The S&P 500 had a positive week but still struggles with the idea of getting above the 4000 level. Ultimately, I think this is a market that will continue to see more noise than anything else, especially as we have to worry about a lot of noise coming out of the Federal Reserve meeting on Wednesday. Furthermore, whether or not global growth is going to get stymied remains a question, so a lot of traders will be paying close attention to that 4000 level as it could attract a lot of psychological buying or selling.
The USD/CAD did fall during the previous week, but as the Bank of Canada has essentially stated that it’s done raising interest rates, the US dollar could very well overwhelm the Loonie this week if the Federal Reserve remains hawkish. The 1.38 level seems to be a significant barrier that a lot of people were paying attention to, so be advised that if we do break above that level, we could really start to take off. In the meantime, it looks like there are plenty of buyers out there that are willing to step in and pick up the US dollar, especially near the 1.37 level.

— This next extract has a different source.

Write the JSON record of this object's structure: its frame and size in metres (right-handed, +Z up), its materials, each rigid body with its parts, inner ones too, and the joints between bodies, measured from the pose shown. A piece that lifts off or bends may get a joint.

The USD/CHF has had a wild week, as we continue to see a lot of questions asked about the Federal Reserve and what its next move is. Ultimately, I think this is a situation where we are trying to build up some type of base, so to be interesting to see how this plays out. The 0.90 level obviously is a large, round, psychologically significant people that a lot of people will pay close attention to, and therefore should be thought of as a major indicator as to where the market goes next.
Above, I see the 0.95 level as a major resistance barrier, so we can get above there, that would obviously be a very bullish sign for the US dollar, probably something that you would see across the board against multiple currencies, not just the Swiss franc.
The EUR/JPY had a horrific week against the Japanese yen as we have seen interest rates jump all over the place. As long as that continues to be the case, you can make a strong argument for this market to continue seeing a lot of volatility, and perhaps negativity if interest rates continue to drop as the Bank of Japan continues its yield curve control. As things stand right now, it looks like ¥138 underneath is major support, while the ¥145 level above is major resistance.